High-level helpers used by stg_users / stg_orders:

  • email_domain(expr) Engine-aware extraction of the domain part of an email address.

  • BigQuery: uses split(...)[SAFE_OFFSET(1)]

  • Other engines: uses split_part(..., '@', 2)

  • safe_cast_amount(expr) A convenience wrapper around the stdlib ff_safe_cast to cast arbitrary expressions into a numeric type safely and consistently across engines.

  • coalesce_any(expr, default) Tiny convenience macro wrapping coalesce(...).

  • default_country() Reads a default country from project.yml → vars.default_country.

star.sql

  • star_except(relation, exclude_cols) Selects all columns of relation except a list of exclusions.

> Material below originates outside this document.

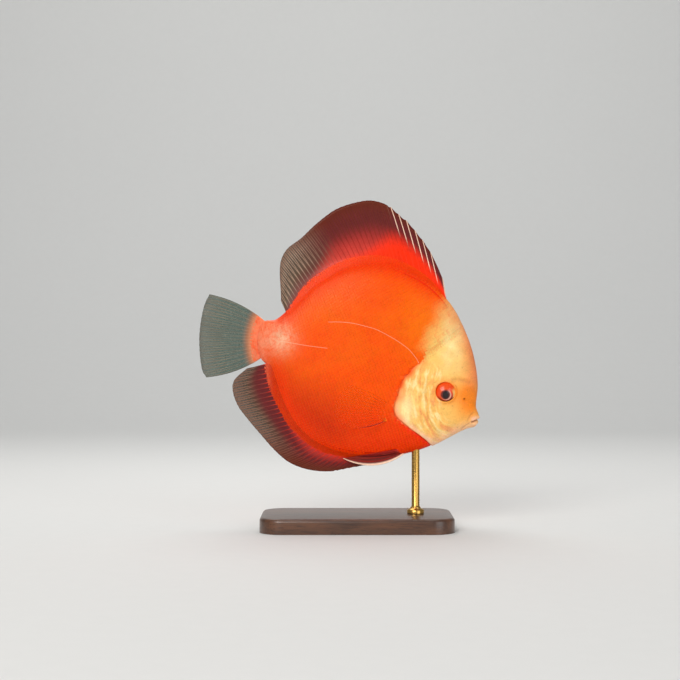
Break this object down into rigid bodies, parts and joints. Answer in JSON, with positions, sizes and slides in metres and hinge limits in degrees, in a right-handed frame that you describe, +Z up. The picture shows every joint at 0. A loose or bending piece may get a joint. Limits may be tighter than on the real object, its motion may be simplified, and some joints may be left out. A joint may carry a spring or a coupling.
{
  "type": "discus fish model on a stand",
  "caption": "Life-size still model of a tall, disc-shaped freshwater fish with long dorsal and anal fins, a fanned tail and a small mouth, held by a rod over a flat base.",
  "frame": {"origin": "middle of the stand base's underside, on the floor", "axes": "+X towards the fish's head, +Y towards its left flank (the right flank faces -Y), +Z up"},
  "size_m": [0.1709, 0.066, 0.1986],
  "materials": {
    "scaled_skin": "wet, finely scaled orange-red skin",
    "face_skin": "smooth wet cream-yellow skin",
    "median_fins": "wet maroon membrane over ribbed rays",
    "tail_membrane": "clear grey-green membrane over ribbed rays",
    "pectoral_membrane": "nearly clear membrane over fine orange rays",
    "pelvic_fins": "wet red membrane with a pale leading edge",
    "eye": "clear wet gloss over a red iris and a black pupil",
    "stand_wood": "dark satin varnish",
    "stand_brass": "brushed brass"
  },
  "bodies": {
    "root": {"head": "face_skin", "gill_cover_right": "face_skin", "gill_cover_left": "face_skin", "lower_jaw": "face_skin", "trunk": "scaled_skin", "tail_stalk": "scaled_skin", "dorsal_fin": "median_fins", "anal_fin": "median_fins", "tail_fin": "tail_membrane", "pectoral_fin_right": "pectoral_membrane", "pectoral_fin_left": "pectoral_membrane", "pelvic_fin_right": "pelvic_fins", "pelvic_fin_left": "pelvic_fins", "eye_right": "eye", "eye_left": "eye", "stand_base": "stand_wood", "stand_rod": "stand_brass"}
  },
  "joints": []
}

  • Uses adapter_columns(relation) if the executor can describe the table.

  • Falls back to * if columns are unknown.

2. Python macros (models/macros_py/helpers.py)

Render-time Python helpers exposed as Jinja globals/filters:

  • slugify(value: str) -> str Simple URL-friendly slug: lower-case, replace non-alphanumerics with -, squash duplicates.

  • mask_email(email: str) -> str Redacts the local part of the email, e.g. a@example.coma***@example.com.

  • csv_values(rows: list[dict[str, Any]], cols: list[str]) -> str Renders a VALUES(...) list for small inline lookup tables in SQL.

These run at render time (inside the Jinja phase), not as SQL UDFs.


3. Stdlib helpers (fastflowtransform.stdlibff_* Jinja globals)

The demo also showcases the built-in, engine-aware SQL stdlib. These are wired into Jinja as globals like ff_safe_cast(...).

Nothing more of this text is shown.